If an Obama Birth Certificate Was Forged This is How It Would Be Done
Comment by Polarik | 2008-07-03 15:03:24
The signature block on the reverse side of a Hawaiian “Certification of Live Birth” should contain the name, Alvin T. Onaka, State Registrar and Chief of the Office of Health Status Monitoring of the Hawaii Department of Health.
There are seal stamps that are attached to 6″ long arms — like a long stapler — specifically made for embossing the middle of an 8 1/2″ wide document.
The embossing seal is an ink stamp with raised ridges meant to put depressions in the paper that can be felt by hand, in addition to the inked image.
This combination is very hard to duplicate on an original document. It cannot be Photoshopped.
Someone would have to make a duplicate of the embossing seal itself.
In a rambling interview with the Daily Kos — the blog site that published the supposedly authentic Barack Hussein Obama birth certificate and his own birth certificate manipulations in the same June 12 post, Jay McKinnon, aka opendna, says he manipulated the Obama birth certificate to create a blank Hawaii birth certificate as a "template," supposedly for a John McCain birth certificate.
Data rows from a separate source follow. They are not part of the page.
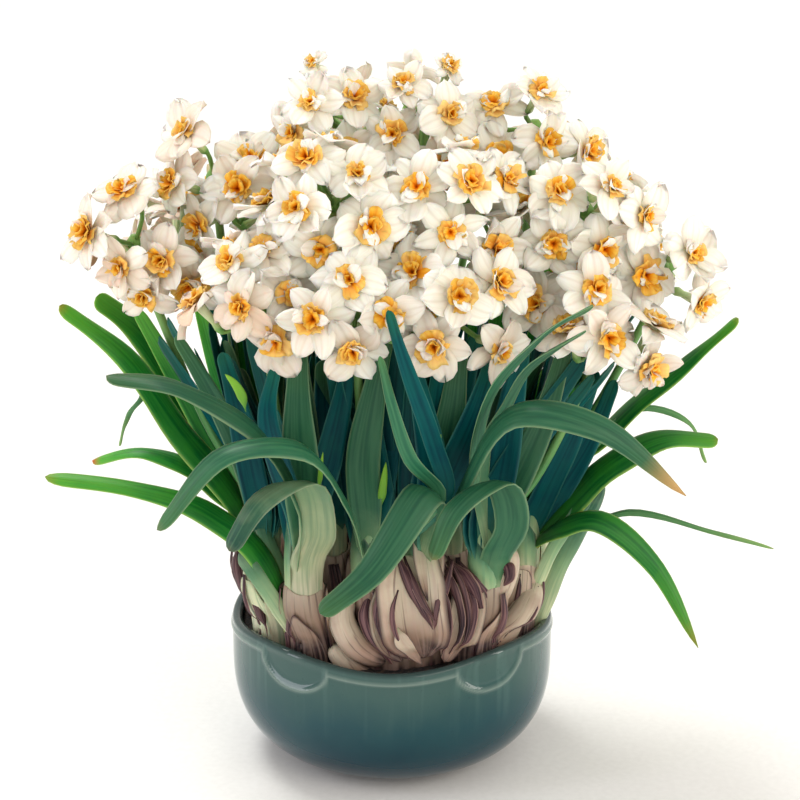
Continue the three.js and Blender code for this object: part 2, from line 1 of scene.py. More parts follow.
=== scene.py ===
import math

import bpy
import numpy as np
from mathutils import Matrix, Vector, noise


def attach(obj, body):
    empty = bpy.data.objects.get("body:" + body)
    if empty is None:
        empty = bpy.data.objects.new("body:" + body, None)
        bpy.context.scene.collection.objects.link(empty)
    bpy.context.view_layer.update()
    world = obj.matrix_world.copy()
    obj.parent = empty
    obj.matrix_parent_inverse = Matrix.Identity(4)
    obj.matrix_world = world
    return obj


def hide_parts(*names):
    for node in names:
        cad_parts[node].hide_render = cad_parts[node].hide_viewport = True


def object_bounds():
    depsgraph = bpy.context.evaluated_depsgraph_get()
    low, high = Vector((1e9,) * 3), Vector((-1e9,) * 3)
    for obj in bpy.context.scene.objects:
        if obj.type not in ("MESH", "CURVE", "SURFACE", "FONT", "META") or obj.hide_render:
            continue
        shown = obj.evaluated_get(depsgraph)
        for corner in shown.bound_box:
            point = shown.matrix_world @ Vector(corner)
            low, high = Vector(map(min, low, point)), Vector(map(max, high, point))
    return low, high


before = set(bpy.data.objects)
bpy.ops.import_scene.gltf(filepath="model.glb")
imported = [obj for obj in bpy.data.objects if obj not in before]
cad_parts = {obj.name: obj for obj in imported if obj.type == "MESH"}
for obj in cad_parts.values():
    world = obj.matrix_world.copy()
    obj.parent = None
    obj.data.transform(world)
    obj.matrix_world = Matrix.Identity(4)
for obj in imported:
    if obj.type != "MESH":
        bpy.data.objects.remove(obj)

# A potted double narcissus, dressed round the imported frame: a celadon bowl of dark soil, bulbs with torn
# tunics, fans of strap leaves, and umbels of double flowers. The tables and rules that place the pieces are
# those of the solids, in millimetres, with what only this scene has beside them. Every mesh is turned to
# metres when it is made.

cad_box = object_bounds()

MM = 0.001

# Bowl and soil
BOWL_RADIUS = 81
BOWL_HEIGHT = 75.5
BOWL_WALL = 5
BOWL_BASE = 7
BOWL_WIDEST = 56
FOOT_RADIUS = 30
RIM_LOBES = 4
RIM_RISE = 2.6
BOWL_SIDES = 400
SOIL_LEVEL = 65

# Heights where a ring of the bowl stands: on the outer wall, the first, last and step of its even rings,
# and on the inner wall.
OUTER_RINGS = (0, 0.5, 1.6, 3, 5, 8, 11, 15, 20, 26, 32, 37)
EVEN_RINGS = (40, 73.6, 0.95)
INNER_RINGS = (70, 66, 60, 52, 42, 32, 24, 16, 11, 8.4, 7.3)

# The collar below the rim: how low its edge lies, how far it dips below each lobe, the bearing of a dip's
# middle from the front or back, its half width, and how far the edge stands out.
COLLAR_EDGE = 70.6
COLLAR_DIP = 12.6
DIP_TURN = math.radians(36.5)
DIP_HALF = 20
COLLAR_RISE = 0.8

# Where the rim begins to rise into lobes and where its glaze is worn, and where the soil is banked up.
LOBES_FROM = 42
LIP_WORN = (73, 75.4)
SOIL_BANK = (52, 68)

# The soil's crumbs: a seed, how fine they are, and how high.
CRUMBS = ((3, 0.35, 1.1), (9, 0.9, 0.8))

# Bulbs, shoots and stems
NECK_TOP = 110
NECK_RADIUS = 10.4
NECK_LEAN = 1.14
SHEATH_RADIUS = 8.6
SHEATH_TOP = 132
SHEATH_SUNK = 8
SCAPE_RADIUS = 2.6
SCAPE_TOP = 2
LEAF_THICK = 1.4
LEAF_WIDTH = 18
LEAF_ROOT = 0.5
LEAF_TIP = 0.5
LEAF_CHANNEL = 0.09
LONG_ROLL = 0.6
FILLERS = 7

# The finishes of a shoot's leaves and stem, in their order on its mesh.
GREENS = ("leaf", "stem", "sunlit", "shaded", "young", "sheath")
LEAF, STEM, SUNLIT, SHADED, YOUNG, SHEATH = range(6)

# Flower heads
BLOOM_RADIUS = 17.8
BLOOM_TUBE = 13
BLOOM_SPACING = 24
PEDICEL_RADIUS = 1.3
UMBEL_REACH = 36
FAR_SPREAD = 0.8
KNOB_RADIUS = 5
CANOPY_MIDDLE = np.array((0, 20, 215))
CANOPY_REACH = np.array((110, 90, 160))
PETAL_THICK = 0.45
SETTLE_ROUNDS = 40
SETTLE_PUSH = 0.25

# Where a bloom counts as low, from the first height down and in full the second value below it, and over
# which spans it counts as in front, as left and as high. Low ones in front lie in shade, left ones are tinged
# with pink, and high ones are smaller.
LOW_BELOW = 300
LOW_REACH = 110
FRONT_SPAN = (-20, 80)
LEFT_SPAN = (25, 95)
HIGH_SPAN = (280, 345)

# Blooms that only this scene has: their distance from the heart as a share of the umbel's reach, how clear
# they stand of others, the least room to the solids' box, the most on one umbel, and the part of the
# photograph that they show in.
MORE_OUT = 0.9
MORE_CLEAR = 20
MORE_ROOM = 15.5
MORE_MOST = 4
MORE_MIDDLE = (395, 330)
MORE_HALF = (265, 228)
MORE_LOWEST = 345

# The photograph's view: its distance and height above the level, the point that it aims at, and where that
# point shows.
VIEW_DISTANCE = 1000
VIEW_DEGREES = 18
VIEW_AIM = 180
VIEW_FOCAL = 2030
VIEW_COLUMN = 392
VIEW_ROW = 407
PICTURE = 800
SENSOR = 36

# Each bulb: where it sits in the soil, its radius, the bearing that its fans of leaves open towards, and its
# shoots, each an offset from the bulb's own lean.
BULBS = [
    ((3, -44), 25, 270, [(-14, -3), (12, -2)]),
    ((-37, -51), 11.5, 240, [(0, 0)]),
    ((-55, -28), 13, 225, [(0, 0)]),
    ((-61, 4), 13, 215, [(0, 0)]),
    ((40, -49), 11.3, 300, [(0, 0)]),
    ((57, -24), 13, 315, [(0, 0)]),
    ((61, 8), 12, 325, [(0, 0)]),
    ((-27, -8), 16, 250, [(0, 0)]),
    ((27, -6), 16, 290, [(0, 0)]),
    ((-42, 38), 17, 125, [(7, 8), (-7, -8)]),
    ((42, 40), 16.5, 55, [(-7, 8), (7, -8)]),
    ((0, 22), 17, 275, [(-11, -1), (11, 1)]),
    ((0, 58), 15.5, 90, [(-11, 0), (11, 0)]),
]

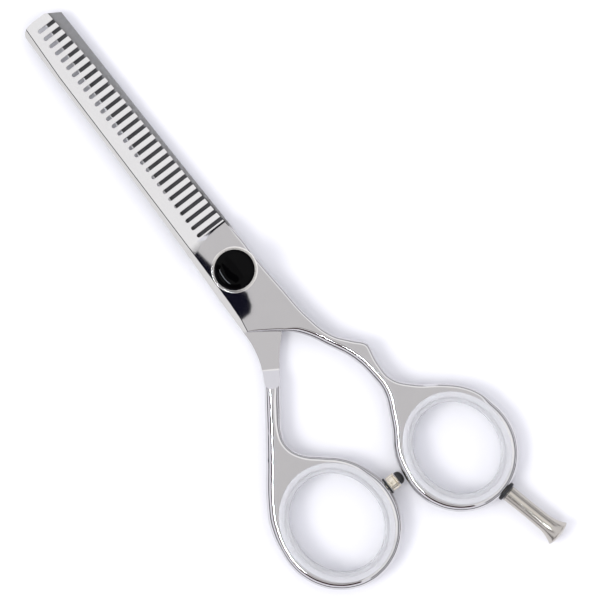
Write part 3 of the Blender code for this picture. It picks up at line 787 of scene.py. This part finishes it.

But he says it was not an attempt at deception but a "lame joke" that he now regrets.
But in trying to avoid legal trouble by diminished the significance of manipulating electronic images, he further undermines the explicit claims of the Barack Obama campaign and the Daily Kos itself that the posted images of his purported birth certificate prove that the candidate was Hawaii-born. McKinnon, who says he was trained in document analysis by the Department of Homeland Security, says it's impossible to assess the authenticity of a birth certificate from image files rather than paper documents. "It should be self-evident that a JPEG [image file] of a scanned official document cannot be valid."